[What is needed] Repeat exactly the stretch of lines from the line containing "group.rotation.set(-cup.pitch * DEG, -cup.roll" through the line containing "obj.matrix_parent_inverse = Matrix.Identity(4)", both included, and nothing else.

#####

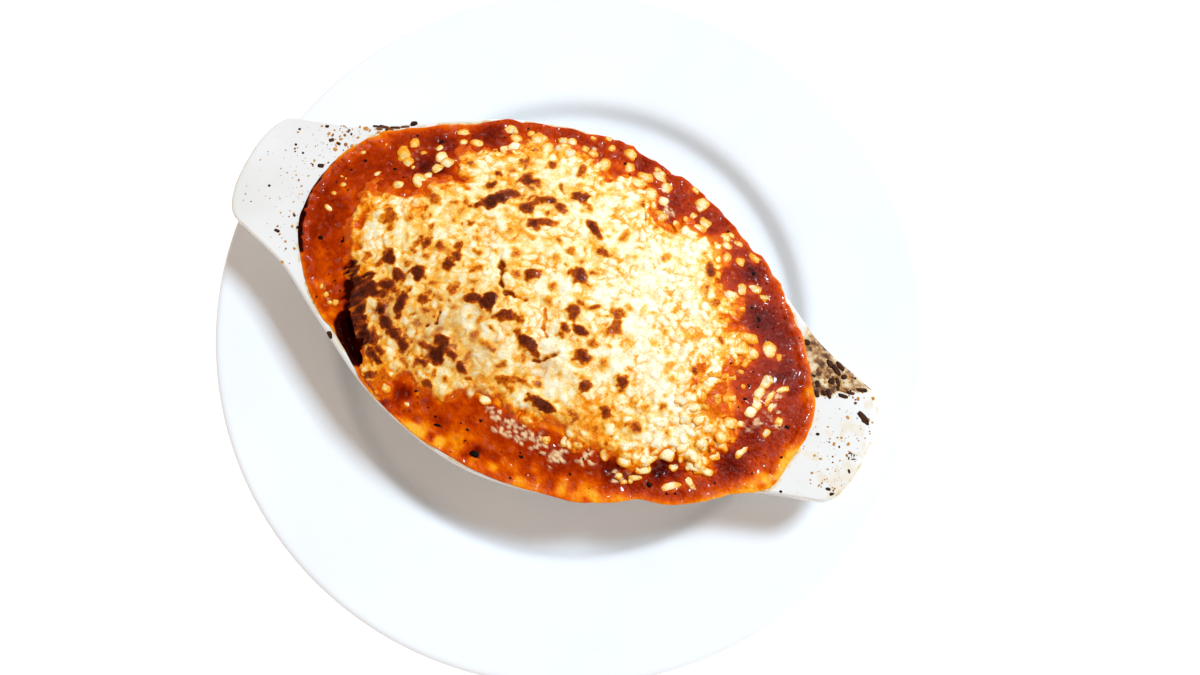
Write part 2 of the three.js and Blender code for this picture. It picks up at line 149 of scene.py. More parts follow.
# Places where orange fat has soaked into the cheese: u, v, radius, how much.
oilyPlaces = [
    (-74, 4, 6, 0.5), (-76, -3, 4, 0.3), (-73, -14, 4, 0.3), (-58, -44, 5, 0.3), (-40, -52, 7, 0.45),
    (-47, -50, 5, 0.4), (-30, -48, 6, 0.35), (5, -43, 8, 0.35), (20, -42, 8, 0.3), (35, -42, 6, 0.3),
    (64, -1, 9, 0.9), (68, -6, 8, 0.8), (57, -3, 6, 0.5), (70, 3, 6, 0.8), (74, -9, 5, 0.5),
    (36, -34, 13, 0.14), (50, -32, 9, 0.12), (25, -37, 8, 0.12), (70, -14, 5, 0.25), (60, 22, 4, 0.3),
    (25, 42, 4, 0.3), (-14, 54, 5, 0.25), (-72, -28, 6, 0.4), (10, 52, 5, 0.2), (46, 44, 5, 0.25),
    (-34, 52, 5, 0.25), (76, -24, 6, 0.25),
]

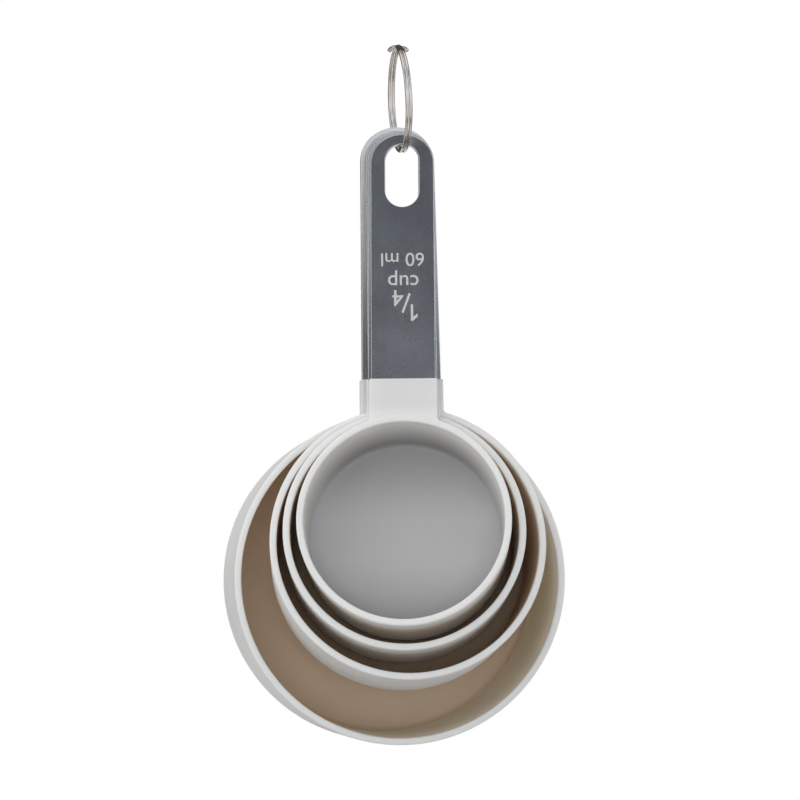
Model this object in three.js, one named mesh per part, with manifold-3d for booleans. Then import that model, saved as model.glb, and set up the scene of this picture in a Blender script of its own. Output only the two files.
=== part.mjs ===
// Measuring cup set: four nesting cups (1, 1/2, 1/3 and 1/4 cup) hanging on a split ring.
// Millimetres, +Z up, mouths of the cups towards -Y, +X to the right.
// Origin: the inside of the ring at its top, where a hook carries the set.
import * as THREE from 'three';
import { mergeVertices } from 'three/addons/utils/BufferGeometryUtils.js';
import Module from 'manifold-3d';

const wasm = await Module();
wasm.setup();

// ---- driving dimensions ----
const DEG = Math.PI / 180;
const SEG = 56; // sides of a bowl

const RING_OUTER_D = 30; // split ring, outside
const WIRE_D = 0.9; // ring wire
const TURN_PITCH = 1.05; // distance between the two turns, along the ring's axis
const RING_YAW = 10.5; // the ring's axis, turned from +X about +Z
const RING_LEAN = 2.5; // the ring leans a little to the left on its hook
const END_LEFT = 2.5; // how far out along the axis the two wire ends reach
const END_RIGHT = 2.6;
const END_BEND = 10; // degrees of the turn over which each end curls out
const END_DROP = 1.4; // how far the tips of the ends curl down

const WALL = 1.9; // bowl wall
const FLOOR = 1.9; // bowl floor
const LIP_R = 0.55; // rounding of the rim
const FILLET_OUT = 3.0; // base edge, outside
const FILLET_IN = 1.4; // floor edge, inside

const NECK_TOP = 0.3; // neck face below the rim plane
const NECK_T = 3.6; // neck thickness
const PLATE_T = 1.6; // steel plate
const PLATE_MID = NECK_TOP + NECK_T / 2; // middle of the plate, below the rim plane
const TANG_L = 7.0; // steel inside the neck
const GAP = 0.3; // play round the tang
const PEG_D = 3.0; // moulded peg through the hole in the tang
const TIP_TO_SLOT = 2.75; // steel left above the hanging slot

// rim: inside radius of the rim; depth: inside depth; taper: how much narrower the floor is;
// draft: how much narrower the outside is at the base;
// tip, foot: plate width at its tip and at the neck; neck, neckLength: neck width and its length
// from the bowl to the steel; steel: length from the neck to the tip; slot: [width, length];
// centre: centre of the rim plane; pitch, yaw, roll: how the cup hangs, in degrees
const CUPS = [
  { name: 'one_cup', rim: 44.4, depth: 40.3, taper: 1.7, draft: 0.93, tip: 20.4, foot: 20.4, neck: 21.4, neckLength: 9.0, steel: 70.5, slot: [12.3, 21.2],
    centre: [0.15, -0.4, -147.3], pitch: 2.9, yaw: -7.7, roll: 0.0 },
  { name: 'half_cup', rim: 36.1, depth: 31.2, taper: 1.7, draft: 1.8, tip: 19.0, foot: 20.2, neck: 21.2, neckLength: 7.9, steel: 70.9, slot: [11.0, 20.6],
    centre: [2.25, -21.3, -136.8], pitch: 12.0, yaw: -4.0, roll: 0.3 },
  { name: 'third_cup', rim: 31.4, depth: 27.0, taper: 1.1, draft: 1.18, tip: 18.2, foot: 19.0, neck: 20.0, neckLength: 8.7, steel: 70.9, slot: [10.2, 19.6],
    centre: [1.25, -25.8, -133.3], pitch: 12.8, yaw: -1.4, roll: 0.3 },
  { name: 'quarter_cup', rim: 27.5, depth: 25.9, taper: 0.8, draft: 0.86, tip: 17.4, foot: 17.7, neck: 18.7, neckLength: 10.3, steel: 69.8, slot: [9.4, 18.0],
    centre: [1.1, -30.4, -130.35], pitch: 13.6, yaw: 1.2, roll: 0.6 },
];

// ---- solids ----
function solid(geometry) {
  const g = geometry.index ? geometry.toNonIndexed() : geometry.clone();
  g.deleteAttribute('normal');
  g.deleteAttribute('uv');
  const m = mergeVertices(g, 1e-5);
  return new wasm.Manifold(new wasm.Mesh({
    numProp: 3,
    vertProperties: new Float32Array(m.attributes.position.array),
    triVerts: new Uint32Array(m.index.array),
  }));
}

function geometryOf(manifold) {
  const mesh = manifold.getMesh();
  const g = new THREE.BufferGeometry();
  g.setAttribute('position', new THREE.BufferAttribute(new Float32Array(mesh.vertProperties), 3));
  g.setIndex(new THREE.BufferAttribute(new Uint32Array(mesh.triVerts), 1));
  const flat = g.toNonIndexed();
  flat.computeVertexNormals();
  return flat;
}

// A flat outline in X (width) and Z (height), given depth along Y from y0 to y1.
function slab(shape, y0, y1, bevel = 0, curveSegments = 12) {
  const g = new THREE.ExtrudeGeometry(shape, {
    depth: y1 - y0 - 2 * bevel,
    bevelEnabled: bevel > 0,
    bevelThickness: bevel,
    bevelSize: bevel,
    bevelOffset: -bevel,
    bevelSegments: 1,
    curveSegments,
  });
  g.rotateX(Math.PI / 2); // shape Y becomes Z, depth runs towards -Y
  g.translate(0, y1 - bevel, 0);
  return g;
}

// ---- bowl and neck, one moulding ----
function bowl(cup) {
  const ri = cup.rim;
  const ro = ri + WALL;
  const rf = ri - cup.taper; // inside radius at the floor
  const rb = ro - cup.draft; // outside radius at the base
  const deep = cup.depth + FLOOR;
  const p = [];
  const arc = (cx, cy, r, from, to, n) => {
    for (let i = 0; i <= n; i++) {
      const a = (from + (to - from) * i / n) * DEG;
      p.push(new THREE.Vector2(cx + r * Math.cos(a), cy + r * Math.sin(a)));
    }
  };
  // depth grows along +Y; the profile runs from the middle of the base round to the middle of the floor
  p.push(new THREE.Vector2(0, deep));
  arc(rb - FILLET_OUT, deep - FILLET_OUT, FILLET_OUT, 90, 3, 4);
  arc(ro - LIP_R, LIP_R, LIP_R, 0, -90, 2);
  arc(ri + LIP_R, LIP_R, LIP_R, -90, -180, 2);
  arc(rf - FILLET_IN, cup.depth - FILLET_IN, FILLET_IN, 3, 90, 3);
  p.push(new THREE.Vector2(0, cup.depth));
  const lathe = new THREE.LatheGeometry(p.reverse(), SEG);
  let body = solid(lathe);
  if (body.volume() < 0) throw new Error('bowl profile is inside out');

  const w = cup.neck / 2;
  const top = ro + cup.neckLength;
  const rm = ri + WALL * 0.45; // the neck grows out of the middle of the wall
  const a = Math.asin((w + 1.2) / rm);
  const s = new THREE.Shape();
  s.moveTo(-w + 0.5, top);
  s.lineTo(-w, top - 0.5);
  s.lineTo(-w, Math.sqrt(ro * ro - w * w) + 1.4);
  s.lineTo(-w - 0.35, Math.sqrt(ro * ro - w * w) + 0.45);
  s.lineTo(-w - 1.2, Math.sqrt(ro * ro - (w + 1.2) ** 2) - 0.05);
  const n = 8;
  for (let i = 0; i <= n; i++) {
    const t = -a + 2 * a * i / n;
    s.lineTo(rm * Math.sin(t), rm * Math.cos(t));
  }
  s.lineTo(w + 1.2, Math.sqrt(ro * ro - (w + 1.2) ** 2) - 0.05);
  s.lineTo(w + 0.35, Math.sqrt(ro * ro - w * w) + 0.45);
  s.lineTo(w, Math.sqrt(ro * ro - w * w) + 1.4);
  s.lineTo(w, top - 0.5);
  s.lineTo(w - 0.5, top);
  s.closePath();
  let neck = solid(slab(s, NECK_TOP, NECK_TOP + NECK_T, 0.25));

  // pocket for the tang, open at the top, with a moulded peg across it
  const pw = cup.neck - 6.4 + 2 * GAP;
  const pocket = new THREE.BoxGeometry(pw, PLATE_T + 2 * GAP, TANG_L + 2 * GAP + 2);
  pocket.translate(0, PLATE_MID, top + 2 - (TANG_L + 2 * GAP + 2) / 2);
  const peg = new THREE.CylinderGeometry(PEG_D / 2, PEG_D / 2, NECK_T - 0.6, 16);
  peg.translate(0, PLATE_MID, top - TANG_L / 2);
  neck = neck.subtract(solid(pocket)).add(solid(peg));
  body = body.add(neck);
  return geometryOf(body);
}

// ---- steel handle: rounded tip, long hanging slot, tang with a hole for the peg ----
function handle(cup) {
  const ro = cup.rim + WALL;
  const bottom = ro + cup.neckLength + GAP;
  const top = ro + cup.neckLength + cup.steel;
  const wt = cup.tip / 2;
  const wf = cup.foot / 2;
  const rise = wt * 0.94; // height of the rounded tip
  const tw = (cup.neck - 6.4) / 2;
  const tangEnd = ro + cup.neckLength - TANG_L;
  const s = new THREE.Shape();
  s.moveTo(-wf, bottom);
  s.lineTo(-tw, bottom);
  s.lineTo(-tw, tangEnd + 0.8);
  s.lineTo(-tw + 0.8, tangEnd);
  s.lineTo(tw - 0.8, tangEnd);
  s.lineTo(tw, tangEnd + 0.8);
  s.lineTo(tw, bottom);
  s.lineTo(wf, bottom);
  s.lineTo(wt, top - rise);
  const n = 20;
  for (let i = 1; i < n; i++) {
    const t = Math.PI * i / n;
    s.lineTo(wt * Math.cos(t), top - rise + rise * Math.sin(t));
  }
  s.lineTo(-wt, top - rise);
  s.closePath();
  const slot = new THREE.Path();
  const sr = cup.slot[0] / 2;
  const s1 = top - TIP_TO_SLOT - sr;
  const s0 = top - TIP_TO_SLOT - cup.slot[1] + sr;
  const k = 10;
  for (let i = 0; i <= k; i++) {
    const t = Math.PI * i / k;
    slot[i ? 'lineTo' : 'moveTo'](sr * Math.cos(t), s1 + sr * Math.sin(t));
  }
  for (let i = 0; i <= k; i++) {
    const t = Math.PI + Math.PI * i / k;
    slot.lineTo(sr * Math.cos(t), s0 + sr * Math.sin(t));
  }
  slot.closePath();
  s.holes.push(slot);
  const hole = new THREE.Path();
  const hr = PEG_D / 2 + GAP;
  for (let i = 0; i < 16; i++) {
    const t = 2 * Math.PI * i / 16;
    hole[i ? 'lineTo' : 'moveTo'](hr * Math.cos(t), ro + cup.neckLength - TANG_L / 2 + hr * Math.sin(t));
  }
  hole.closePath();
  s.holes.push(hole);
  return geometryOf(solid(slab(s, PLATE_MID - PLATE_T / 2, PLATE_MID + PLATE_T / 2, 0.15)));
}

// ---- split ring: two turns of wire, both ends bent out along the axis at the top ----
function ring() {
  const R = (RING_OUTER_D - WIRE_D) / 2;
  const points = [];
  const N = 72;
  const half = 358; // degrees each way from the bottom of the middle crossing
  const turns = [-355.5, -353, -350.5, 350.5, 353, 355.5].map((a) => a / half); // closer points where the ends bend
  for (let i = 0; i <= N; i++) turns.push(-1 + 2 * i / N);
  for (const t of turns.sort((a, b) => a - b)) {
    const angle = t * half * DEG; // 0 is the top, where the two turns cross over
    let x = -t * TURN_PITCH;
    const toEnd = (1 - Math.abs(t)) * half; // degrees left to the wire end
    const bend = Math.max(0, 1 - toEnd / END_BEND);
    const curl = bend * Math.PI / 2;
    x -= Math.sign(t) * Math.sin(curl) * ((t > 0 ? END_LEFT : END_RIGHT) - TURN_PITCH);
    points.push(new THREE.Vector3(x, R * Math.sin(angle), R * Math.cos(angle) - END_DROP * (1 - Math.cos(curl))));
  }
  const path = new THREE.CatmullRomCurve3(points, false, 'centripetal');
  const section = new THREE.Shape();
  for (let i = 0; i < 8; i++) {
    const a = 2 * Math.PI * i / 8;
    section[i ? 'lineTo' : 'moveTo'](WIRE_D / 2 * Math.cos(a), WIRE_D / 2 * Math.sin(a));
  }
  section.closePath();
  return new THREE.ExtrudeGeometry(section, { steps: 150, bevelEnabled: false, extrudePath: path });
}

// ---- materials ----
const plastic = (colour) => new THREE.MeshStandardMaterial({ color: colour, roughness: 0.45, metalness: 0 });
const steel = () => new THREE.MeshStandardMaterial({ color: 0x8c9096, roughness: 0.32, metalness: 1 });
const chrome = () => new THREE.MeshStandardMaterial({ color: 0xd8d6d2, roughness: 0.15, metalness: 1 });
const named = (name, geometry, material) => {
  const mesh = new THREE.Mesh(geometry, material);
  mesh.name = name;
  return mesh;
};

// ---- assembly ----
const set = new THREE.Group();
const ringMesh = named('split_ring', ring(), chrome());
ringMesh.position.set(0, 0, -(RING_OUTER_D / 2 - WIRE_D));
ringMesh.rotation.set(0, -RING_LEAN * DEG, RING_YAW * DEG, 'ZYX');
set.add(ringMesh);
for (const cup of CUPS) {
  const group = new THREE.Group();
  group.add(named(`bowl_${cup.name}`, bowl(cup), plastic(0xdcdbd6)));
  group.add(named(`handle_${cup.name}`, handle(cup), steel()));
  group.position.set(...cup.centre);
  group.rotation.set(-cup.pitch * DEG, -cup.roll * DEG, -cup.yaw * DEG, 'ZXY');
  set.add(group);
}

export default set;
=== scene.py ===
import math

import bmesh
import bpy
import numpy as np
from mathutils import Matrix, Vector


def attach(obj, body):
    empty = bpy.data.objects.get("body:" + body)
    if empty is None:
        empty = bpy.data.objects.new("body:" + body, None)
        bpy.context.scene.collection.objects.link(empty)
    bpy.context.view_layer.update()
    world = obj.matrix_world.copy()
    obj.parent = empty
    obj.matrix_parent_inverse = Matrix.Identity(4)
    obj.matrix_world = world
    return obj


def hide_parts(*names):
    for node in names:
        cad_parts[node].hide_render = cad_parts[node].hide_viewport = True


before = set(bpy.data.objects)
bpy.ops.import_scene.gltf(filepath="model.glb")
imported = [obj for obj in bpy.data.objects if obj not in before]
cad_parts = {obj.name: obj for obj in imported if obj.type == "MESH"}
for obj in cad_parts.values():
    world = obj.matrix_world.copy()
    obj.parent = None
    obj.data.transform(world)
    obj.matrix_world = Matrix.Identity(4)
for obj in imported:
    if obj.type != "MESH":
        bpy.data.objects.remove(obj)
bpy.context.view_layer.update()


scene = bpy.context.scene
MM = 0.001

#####

[Reply]
  group.rotation.set(-cup.pitch * DEG, -cup.roll * DEG, -cup.yaw * DEG, 'ZXY');
  set.add(group);
}

export default set;
=== scene.py ===
import math

import bmesh
import bpy
import numpy as np
from mathutils import Matrix, Vector


def attach(obj, body):
    empty = bpy.data.objects.get("body:" + body)
    if empty is None:
        empty = bpy.data.objects.new("body:" + body, None)
        bpy.context.scene.collection.objects.link(empty)
    bpy.context.view_layer.update()
    world = obj.matrix_world.copy()
    obj.parent = empty
    obj.matrix_parent_inverse = Matrix.Identity(4)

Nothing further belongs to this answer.